BEGIN DATA EXTRACT

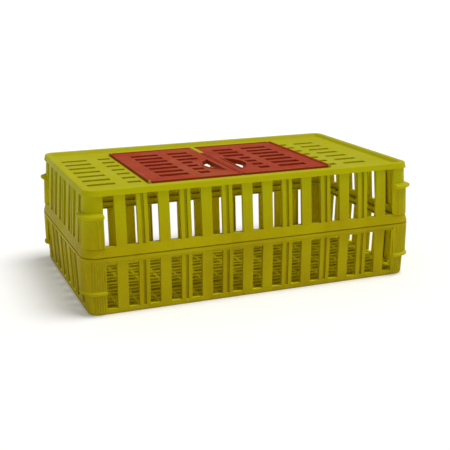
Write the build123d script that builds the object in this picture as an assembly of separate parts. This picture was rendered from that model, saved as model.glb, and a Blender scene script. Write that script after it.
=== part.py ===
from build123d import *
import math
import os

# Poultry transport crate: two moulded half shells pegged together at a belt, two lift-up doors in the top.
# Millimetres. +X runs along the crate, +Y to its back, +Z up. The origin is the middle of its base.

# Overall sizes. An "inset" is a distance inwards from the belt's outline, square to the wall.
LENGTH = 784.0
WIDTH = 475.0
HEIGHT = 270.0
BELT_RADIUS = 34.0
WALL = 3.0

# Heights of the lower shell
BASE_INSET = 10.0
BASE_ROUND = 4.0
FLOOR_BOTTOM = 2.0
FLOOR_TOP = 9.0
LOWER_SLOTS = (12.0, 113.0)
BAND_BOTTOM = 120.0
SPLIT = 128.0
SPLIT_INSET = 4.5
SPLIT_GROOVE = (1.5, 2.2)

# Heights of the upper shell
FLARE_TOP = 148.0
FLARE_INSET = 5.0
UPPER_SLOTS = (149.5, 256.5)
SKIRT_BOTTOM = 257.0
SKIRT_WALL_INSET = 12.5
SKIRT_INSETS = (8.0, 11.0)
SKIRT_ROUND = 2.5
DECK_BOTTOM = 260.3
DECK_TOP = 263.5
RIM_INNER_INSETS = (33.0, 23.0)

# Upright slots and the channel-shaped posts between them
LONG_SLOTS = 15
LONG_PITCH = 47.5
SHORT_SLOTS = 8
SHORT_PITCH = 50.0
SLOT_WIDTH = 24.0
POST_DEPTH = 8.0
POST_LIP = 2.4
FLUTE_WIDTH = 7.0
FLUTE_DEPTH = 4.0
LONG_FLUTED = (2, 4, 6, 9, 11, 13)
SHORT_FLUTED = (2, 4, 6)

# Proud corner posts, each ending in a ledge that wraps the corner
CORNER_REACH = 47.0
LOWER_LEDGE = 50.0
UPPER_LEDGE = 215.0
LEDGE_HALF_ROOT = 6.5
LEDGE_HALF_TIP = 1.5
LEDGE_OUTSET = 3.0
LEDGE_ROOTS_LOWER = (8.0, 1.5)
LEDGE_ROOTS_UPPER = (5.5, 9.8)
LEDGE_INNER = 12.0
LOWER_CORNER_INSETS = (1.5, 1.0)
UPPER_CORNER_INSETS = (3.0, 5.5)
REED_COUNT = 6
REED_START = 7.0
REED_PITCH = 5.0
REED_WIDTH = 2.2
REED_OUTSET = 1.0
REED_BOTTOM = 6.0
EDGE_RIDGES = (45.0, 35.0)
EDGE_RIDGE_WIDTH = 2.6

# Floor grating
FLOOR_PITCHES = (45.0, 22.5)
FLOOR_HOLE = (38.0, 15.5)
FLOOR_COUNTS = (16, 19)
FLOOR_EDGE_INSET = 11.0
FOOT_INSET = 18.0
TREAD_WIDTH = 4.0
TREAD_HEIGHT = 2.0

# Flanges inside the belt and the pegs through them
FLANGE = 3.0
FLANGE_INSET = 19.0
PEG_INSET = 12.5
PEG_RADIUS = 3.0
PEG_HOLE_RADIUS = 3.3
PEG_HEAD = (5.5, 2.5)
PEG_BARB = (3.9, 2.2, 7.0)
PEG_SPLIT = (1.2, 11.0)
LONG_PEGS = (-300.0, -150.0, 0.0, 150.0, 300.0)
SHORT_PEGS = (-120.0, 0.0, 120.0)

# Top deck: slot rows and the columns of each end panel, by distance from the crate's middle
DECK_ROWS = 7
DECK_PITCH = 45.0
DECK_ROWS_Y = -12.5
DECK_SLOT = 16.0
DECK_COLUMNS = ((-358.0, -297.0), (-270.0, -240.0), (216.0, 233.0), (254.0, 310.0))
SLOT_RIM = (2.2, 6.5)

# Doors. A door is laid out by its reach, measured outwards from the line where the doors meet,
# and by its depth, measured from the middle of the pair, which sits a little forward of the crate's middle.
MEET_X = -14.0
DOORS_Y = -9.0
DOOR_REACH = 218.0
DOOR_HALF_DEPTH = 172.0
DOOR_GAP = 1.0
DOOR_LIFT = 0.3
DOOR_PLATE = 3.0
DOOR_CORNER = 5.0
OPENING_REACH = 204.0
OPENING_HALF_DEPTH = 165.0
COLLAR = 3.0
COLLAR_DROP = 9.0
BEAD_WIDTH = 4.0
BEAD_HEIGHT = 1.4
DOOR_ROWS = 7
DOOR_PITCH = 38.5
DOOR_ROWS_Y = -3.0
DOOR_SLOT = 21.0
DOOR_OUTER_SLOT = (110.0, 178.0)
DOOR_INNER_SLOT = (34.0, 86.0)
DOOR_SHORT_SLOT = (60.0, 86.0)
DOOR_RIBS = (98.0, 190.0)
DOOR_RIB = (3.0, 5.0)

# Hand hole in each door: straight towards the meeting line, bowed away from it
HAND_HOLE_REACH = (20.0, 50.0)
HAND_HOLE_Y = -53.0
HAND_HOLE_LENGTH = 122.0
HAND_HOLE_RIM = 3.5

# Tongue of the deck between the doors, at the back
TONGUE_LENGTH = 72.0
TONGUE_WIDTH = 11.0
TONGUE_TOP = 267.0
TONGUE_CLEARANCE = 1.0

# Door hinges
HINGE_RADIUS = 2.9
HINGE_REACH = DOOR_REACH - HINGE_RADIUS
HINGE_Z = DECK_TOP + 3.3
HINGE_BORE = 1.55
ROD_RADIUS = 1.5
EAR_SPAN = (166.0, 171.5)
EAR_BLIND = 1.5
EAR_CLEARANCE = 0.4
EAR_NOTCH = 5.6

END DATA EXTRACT

*EXERCISE TASK*. Find the lines above holding the word "from" and show them.

*COMPLETE RESPONSE*.
Write the build123d script that builds the object in this picture as an assembly of separate parts. This picture was rendered from that model, saved as model.glb, and a Blender scene script. Write that script after it.
from build123d import *
# Overall sizes. An "inset" is a distance inwards from the belt's outline, square to the wall.
# Top deck: slot rows and the columns of each end panel, by distance from the crate's middle
# Doors. A door is laid out by its reach, measured outwards from the line where the doors meet,
# and by its depth, measured from the middle of the pair, which sits a little forward of the crate's middle.
# Hand hole in each door: straight towards the meeting line, bowed away from it